Hacker News new | ask | show | jobs
by iyn 278 days ago
One _could_ argue that GPS jamming by the Ukrainian forces is getting better at confusing Russian's systems — but I do agree in principle that this most likely part of the Russian plan.
4 comments

Two of the downed drones were on pretty reasonable path to fling back into Ukraine.

https://x.com/Tatarigami_UA/status/1965668064865013884

Thanks, that provides useful context.
Previously crashed drones were found with Polish SIM-cards in their 4G modems.
We don't see into the Russians' heads, but it would be very advantageous for them to be able to close the Rzeszów airport (a major NATO logistics hub in eastern Poland) for hours by sending a few cheap "oh, certainly jammed" drones in its direction.

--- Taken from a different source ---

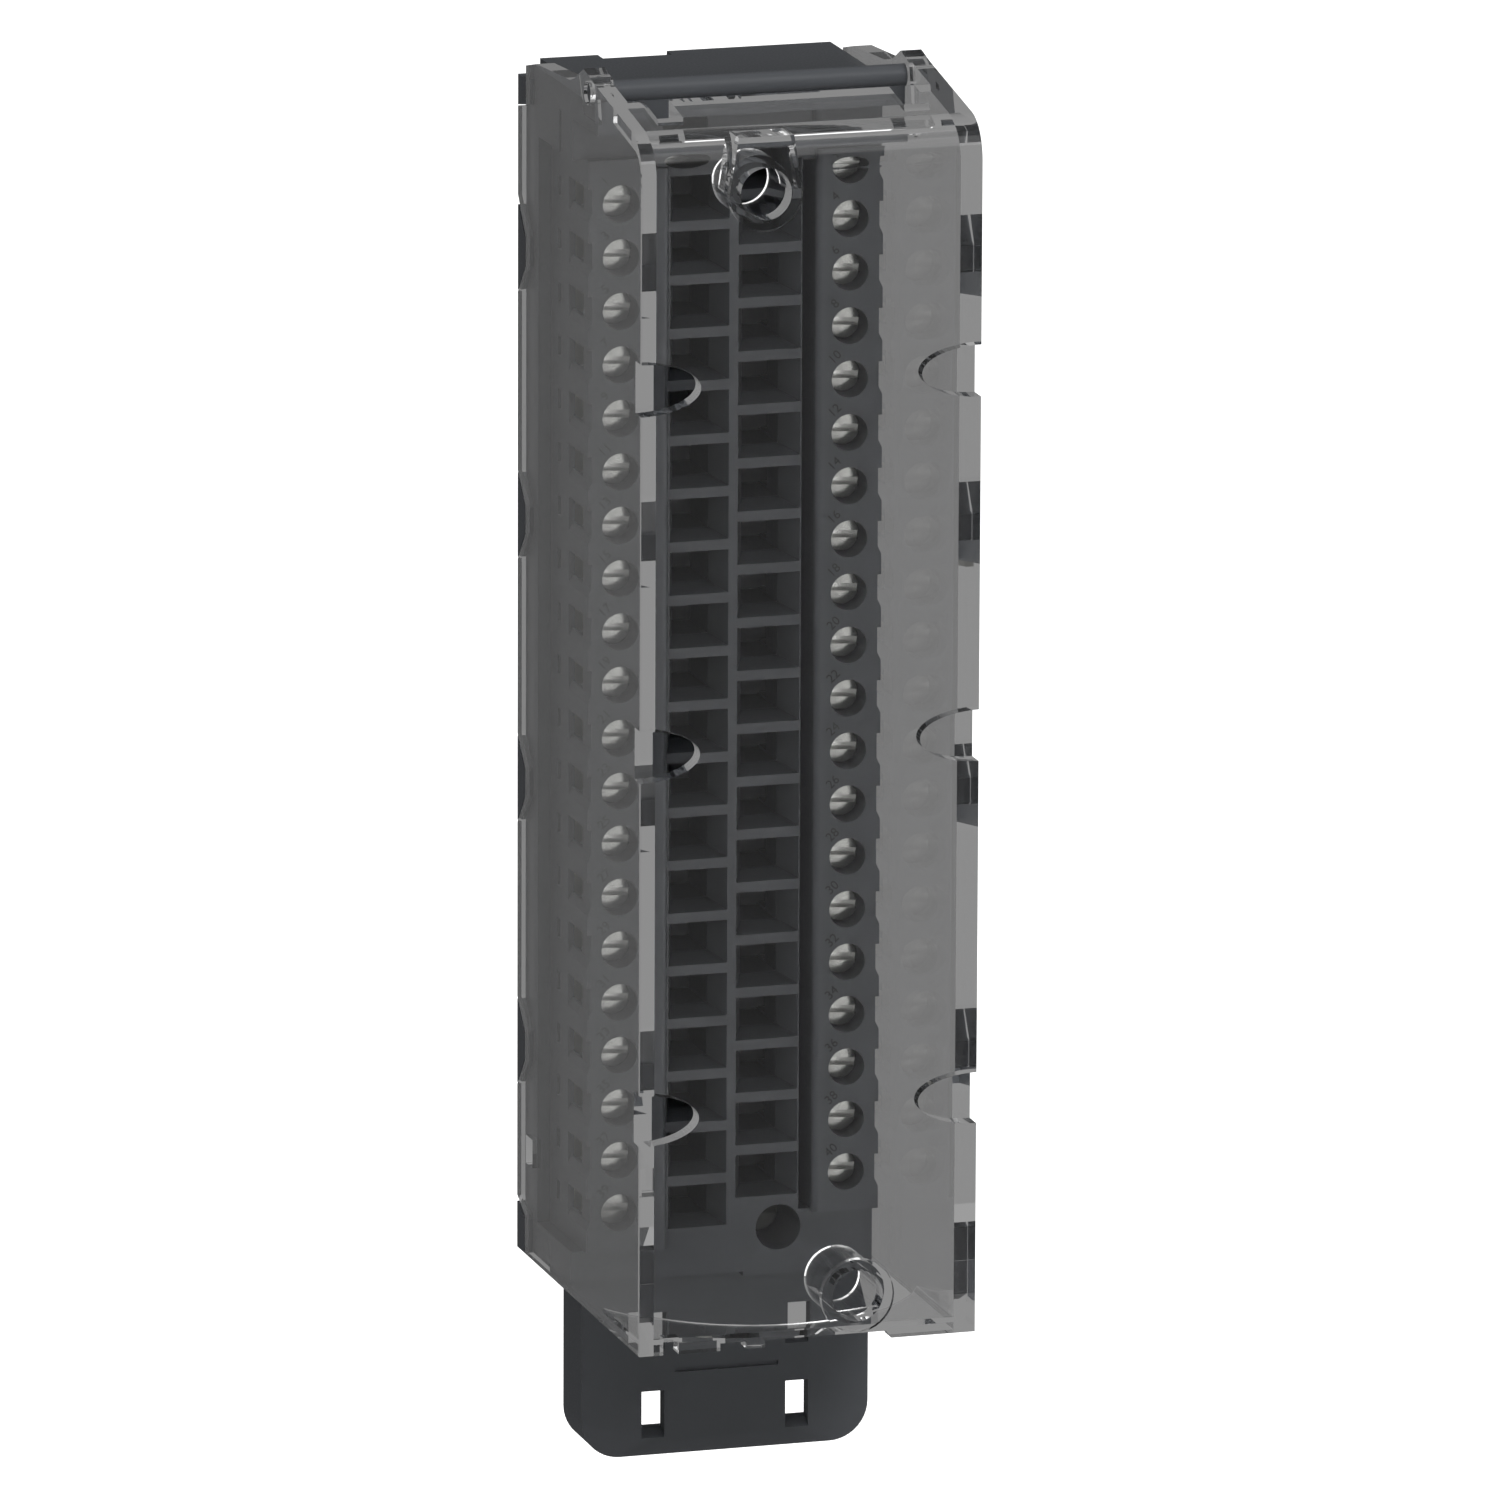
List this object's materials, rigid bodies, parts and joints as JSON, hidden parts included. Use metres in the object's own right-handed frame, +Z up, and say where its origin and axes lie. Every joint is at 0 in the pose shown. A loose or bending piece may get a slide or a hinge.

They absolutely, under no circumstances, can be allowed to gain such capability to deny NATO/Poland its own operations on its own territory at will.

A no-fly zone 100 km into Ukrainian territory is a way to prevent them from trying this again.

> A no-fly zone 100 km into Ukrainian territory

No-fly zone should include Belarus and I would argue even Kaliningrad

You could argue that, but it isn't very plausible. These are not passive devices that operate autonomously.
Again — I think it was intentional. But for the

> These are not passive devices that operate autonomously

My understanding was that these are autonomous drones? Or rather — they have their route programmed before launch but then it's not remotely controlled.

> My understanding was that these are autonomous drones?

Not this particular model. They can be left without operator attention for a while but they will fly where they're told to fly and can change their flight path during a mission.

These are both. Shaheds/Gerbera used to be autonomous mission-based with baked flight paths, now they sometimes have cameras and internet.
Sure, but over Belarus their guidance and comms are not jammed. So either they were autonomous and not jammed when they flew into Polish airspace or they were guided and flew there on purpose. The 'unguided but jammed' combination does not work for the flightpath that they took.

BTW, they can be taken over post launch as a rule, this is one of the things that makes them a bit harder to take down, they don't follow a predictable trajectory and can react whilst underway. There are also jet powered versions that are a lot faster that are harder still to take down. The ones over Poland this morning all seem to be the prop based ones. There is also talk of at least one missile.